Since our rule has not been amended and makes a specific exception as to parties from an order limiting attendance at depositions, we conclude that the trial court was without authority to preclude the presence of plaintiffs from the deposition of co-plaintiffs.

That the trial court's order is erroneous is also suggested by the committee comments to rule 306.2, reported at 2 Honigman & Hawkins, Michigan Court Rules Annotated (2d ed), p 110. The purpose of the rule is to protect deponents from a *560 deposing party's abuse of the discovery proceedings, not to protect the deposing party. Id.

Accordingly, we also conclude that the order of dismissal was improper. Orders of dismissal under rule 313.2, by the clear language of that rule, are available only for disobediance of an order issued pursuant to GCR 1963, 310, 311, or 313.1. GCR 1963, 313.2. Additionally, punishment by dismissal cannot be ordered for failure to obey an order that the court did not have the power to issue. This is analogous to the rule developed in the context of contempt proceedings. See Stowe v Wolverine Metal Specialties Co, 242 Mich 624; 219 NW 714 (1928).

In rule 306.2, the express exception for parties from an order restraining attendance of persons at depositions left the court without power to issue the order challenged by plaintiffs. As a consequence, that order was void. Id.

Reversed and remanded for proceedings consistent with this opinion. Costs to plaintiffs.

NOTES

[1] The order of dismissal was predicated upon GCR 1963, 313.2, which in pertinent part provides:

".2 Failure to Comply With Order.

"(1) Contempt. If a party or other deponent refuses to be sworn or refuses to answer any question after being directed to do so by the court in the county in which the deposition is being taken or by the court in which the action is pending, the refusal may be considered a contempt of the court which made such order.

"(2) Other Consequences. If any party or an officer or managing agent of a party refuses to obey an order made under subrule 313.1 requiring him to answer designated questions, or an order made under either Rule 310 or 311, the court may make such orders in regard to the refusal as are just."

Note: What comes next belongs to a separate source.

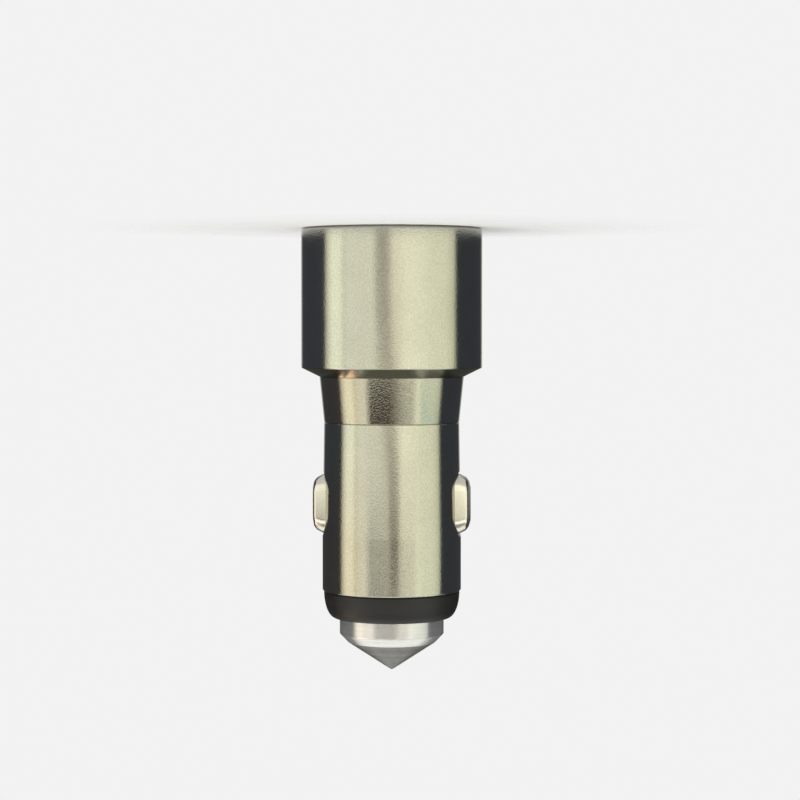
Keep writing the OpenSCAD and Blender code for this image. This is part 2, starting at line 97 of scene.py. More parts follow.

[2] The discovery order was issued pursuant to the provisions of GCR 1963, 306.2, which states:

"Orders for the Protection of Parties and Deponents. Upon motion seasonably made by either party or by the person to be examined and upon reasonable notice and for good cause shown, the court in which the action is pending may make an order that the deposition shall not be taken, or that it may be taken only at some designated time or place other than that stated in the notice, or that it may be taken only on written interrogatories, or that certain matters shall not be inquired into, or that the scope of the examination shall be limited to certain matters, or that the examination shall be held with no one present except the parties to the action and their officers and counsel, or that after being sealed the deposition shall be opened only by order of the court, or that secret processes, developments or research need not be disclosed, or that parties shall simultaneously file specified documents or information enclosed in sealed envelopes to be opened as directed by the court; or the court may make any other order which justice requires to protect the party or witness from annoyance, undue expense, embarrassment or oppression. The court shall not order the production or inspection of any writing prepared by the adverse party, his attorney, surety, indemnitor, or agent in anticipation of litigation or in preparation for trial unless satisfied that denial of production or inspection will unfairly prejudice the party seeking the production or inspection in preparing his claim or defense or will cause him undue hardship or injustice. The court shall not order the production or inspection of any part of the writing that reflects an attorney's mental impressions, conclusions, opinions, or legal theories."

[3] See, e.g., Reynolds v Reynolds, 217 Ga 234, 245-246; 123 SE2d 115, 127 (1961) (language of court rule similar to GCR 1963, 306.2), Anderson v Snyder, 91 Conn 404; 99 A 1032 (1917) (language of court rule similar to GCR 1963, 306.1), Gillis v First National Bank of Frederick, 47 Okla 411; 148 P 994 (1915) (language of court rule similar to GCR 1963, 306.1).